▸ **TASK BRIEF**
All of the data must be printed exactly; please include every line.

▸ **MATERIAL PROVIDED**
>>>

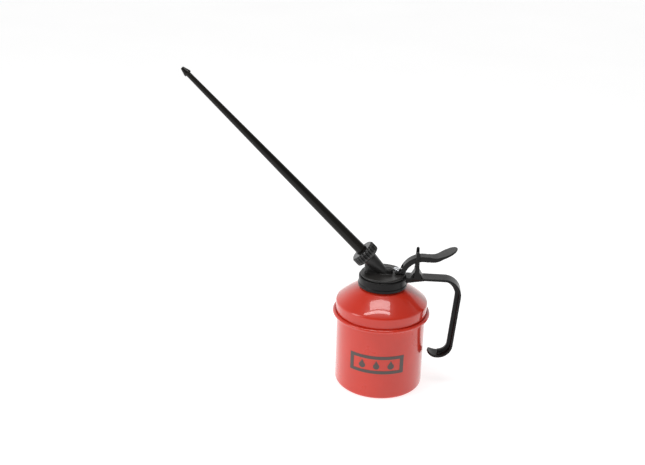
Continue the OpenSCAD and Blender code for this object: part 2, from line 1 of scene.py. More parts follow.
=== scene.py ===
# %% [markdown]
# # A thumb-lever oil can
# The object is a workshop oil can of half a litre. A drawn steel can with a domed shoulder carries a
# screwed collar, and the collar is one black casting with the handle and the lever's fork. Pressing
# the thumb lever lifts a rod in a small piston pump, which sends oil up a long tapered spout.
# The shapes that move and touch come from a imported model, and this notebook dresses them: it builds
# the pieces that show in finer form, gives every piece a finish, and sets up a small studio.

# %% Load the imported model
import json
import math

import bmesh
import bpy
from mathutils import Matrix, Vector


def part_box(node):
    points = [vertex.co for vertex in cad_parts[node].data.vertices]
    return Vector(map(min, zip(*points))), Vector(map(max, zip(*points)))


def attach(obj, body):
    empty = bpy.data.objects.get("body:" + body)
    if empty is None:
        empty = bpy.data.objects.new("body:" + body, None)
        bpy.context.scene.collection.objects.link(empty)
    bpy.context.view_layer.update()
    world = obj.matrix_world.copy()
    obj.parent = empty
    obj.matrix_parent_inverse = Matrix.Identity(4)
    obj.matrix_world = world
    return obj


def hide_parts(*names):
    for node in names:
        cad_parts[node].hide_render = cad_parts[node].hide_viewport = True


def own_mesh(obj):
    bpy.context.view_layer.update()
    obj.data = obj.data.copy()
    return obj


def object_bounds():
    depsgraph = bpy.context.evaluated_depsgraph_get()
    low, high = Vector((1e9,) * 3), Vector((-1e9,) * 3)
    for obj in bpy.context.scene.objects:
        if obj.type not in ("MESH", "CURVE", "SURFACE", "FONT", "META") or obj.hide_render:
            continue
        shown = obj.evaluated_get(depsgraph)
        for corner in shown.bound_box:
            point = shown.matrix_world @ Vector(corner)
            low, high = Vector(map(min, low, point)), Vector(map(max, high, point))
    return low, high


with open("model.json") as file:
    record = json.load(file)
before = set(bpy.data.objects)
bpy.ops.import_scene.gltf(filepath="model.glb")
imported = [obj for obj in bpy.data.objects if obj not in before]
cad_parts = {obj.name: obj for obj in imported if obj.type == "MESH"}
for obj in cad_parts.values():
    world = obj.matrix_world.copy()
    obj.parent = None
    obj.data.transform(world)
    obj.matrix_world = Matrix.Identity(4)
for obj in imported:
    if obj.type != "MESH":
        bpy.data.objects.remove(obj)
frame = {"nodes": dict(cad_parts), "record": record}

model_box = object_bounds()
size = model_box[1] - model_box[0]
print("model box in mm:", [round(1000 * x, 1) for x in size])

# %% [markdown]
# ## Units and the spout's own axes
# Sizes in this notebook are in millimetres, because that is how a can maker draws them, and are
# turned into metres when a mesh is made. The spout leans at 45 degrees, so its pieces are drawn
# upright, as if they stood on a bench, and then laid along the spout with one matrix.

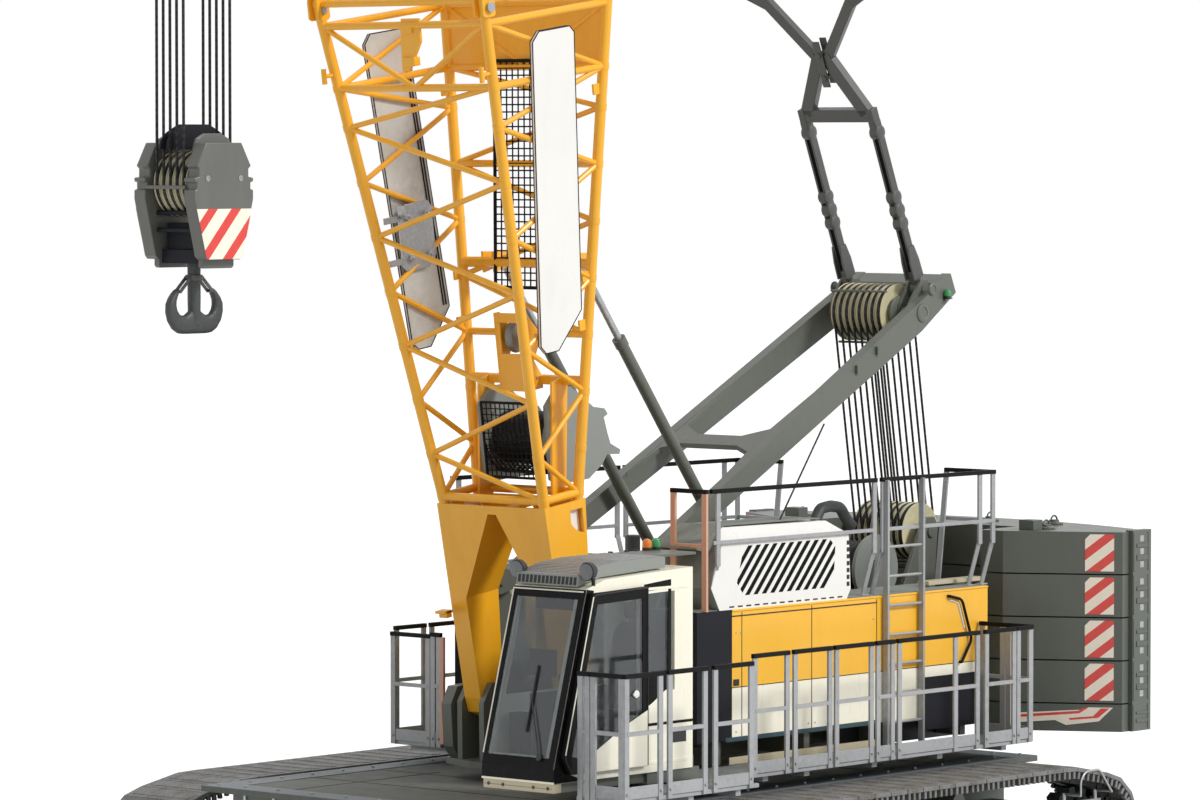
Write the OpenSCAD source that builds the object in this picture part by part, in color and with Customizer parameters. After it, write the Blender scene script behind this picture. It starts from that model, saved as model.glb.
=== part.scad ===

<<<

▸ **EXPECTED ANSWER**
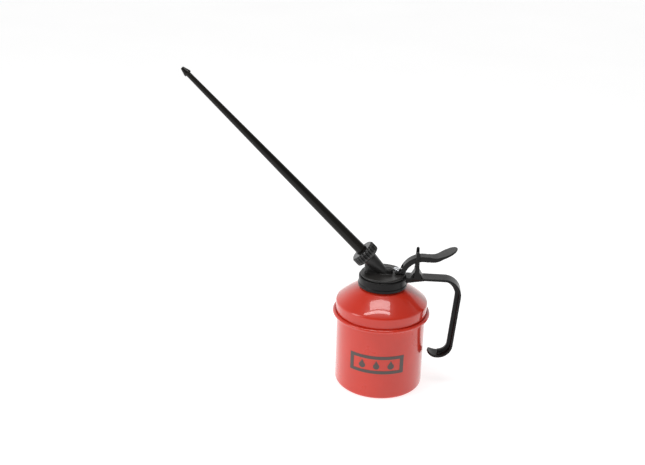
Continue the OpenSCAD and Blender code for this object: part 2, from line 1 of scene.py. More parts follow.
=== scene.py ===
# %% [markdown]
# # A thumb-lever oil can
# The object is a workshop oil can of half a litre. A drawn steel can with a domed shoulder carries a
# screwed collar, and the collar is one black casting with the handle and the lever's fork. Pressing
# the thumb lever lifts a rod in a small piston pump, which sends oil up a long tapered spout.
# The shapes that move and touch come from a imported model, and this notebook dresses them: it builds
# the pieces that show in finer form, gives every piece a finish, and sets up a small studio.

# %% Load the imported model
import json
import math

import bmesh
import bpy
from mathutils import Matrix, Vector


def part_box(node):
    points = [vertex.co for vertex in cad_parts[node].data.vertices]
    return Vector(map(min, zip(*points))), Vector(map(max, zip(*points)))


def attach(obj, body):
    empty = bpy.data.objects.get("body:" + body)
    if empty is None:
        empty = bpy.data.objects.new("body:" + body, None)
        bpy.context.scene.collection.objects.link(empty)
    bpy.context.view_layer.update()
    world = obj.matrix_world.copy()
    obj.parent = empty
    obj.matrix_parent_inverse = Matrix.Identity(4)
    obj.matrix_world = world
    return obj


def hide_parts(*names):
    for node in names:
        cad_parts[node].hide_render = cad_parts[node].hide_viewport = True


def own_mesh(obj):
    bpy.context.view_layer.update()
    obj.data = obj.data.copy()
    return obj


def object_bounds():
    depsgraph = bpy.context.evaluated_depsgraph_get()
    low, high = Vector((1e9,) * 3), Vector((-1e9,) * 3)
    for obj in bpy.context.scene.objects:
        if obj.type not in ("MESH", "CURVE", "SURFACE", "FONT", "META") or obj.hide_render:
            continue
        shown = obj.evaluated_get(depsgraph)
        for corner in shown.bound_box:
            point = shown.matrix_world @ Vector(corner)
            low, high = Vector(map(min, low, point)), Vector(map(max, high, point))
    return low, high


with open("model.json") as file:
    record = json.load(file)
before = set(bpy.data.objects)
bpy.ops.import_scene.gltf(filepath="model.glb")
imported = [obj for obj in bpy.data.objects if obj not in before]
cad_parts = {obj.name: obj for obj in imported if obj.type == "MESH"}
for obj in cad_parts.values():
    world = obj.matrix_world.copy()
    obj.parent = None
    obj.data.transform(world)
    obj.matrix_world = Matrix.Identity(4)
for obj in imported:
    if obj.type != "MESH":
        bpy.data.objects.remove(obj)
frame = {"nodes": dict(cad_parts), "record": record}

model_box = object_bounds()
size = model_box[1] - model_box[0]
print("model box in mm:", [round(1000 * x, 1) for x in size])

# %% [markdown]
# ## Units and the spout's own axes
# Sizes in this notebook are in millimetres, because that is how a can maker draws them, and are
# turned into metres when a mesh is made. The spout leans at 45 degrees, so its pieces are drawn
# upright, as if they stood on a bench, and then laid along the spout with one matrix.

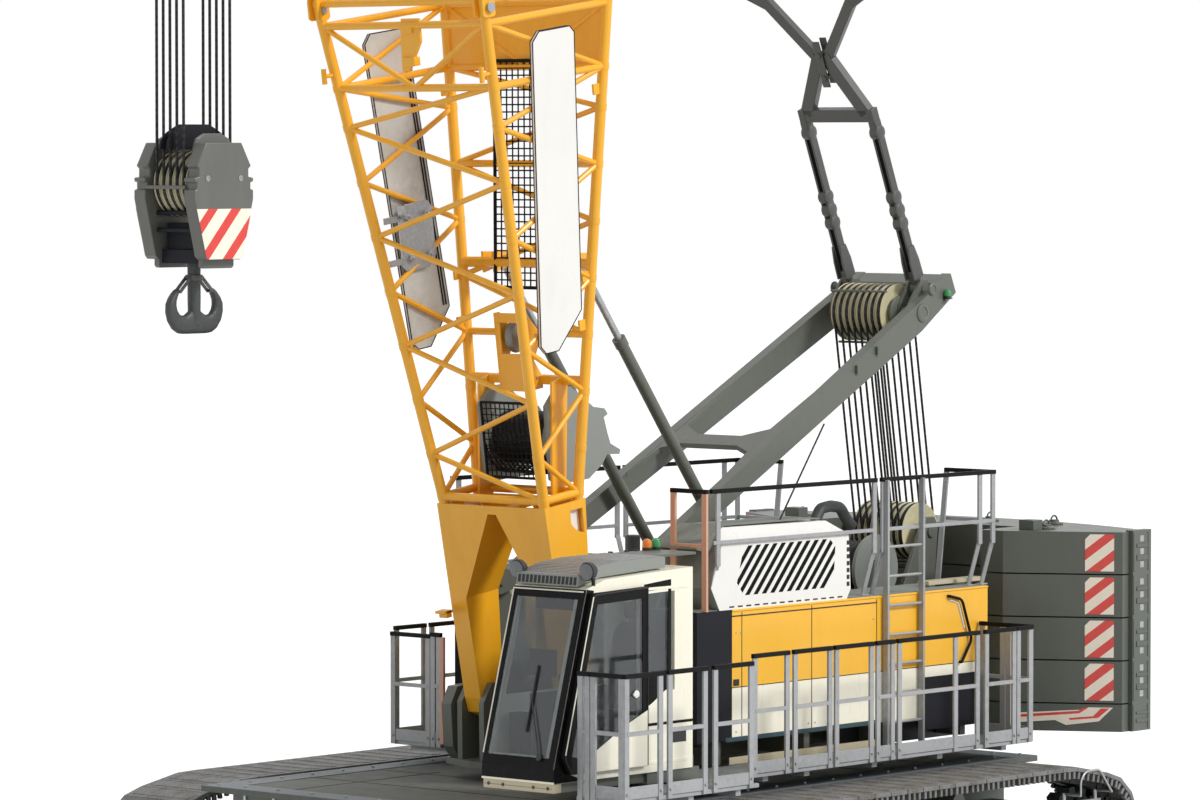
Write the OpenSCAD source that builds the object in this picture part by part, in color and with Customizer parameters. After it, write the Blender scene script behind this picture. It starts from that model, saved as model.glb.
=== part.scad ===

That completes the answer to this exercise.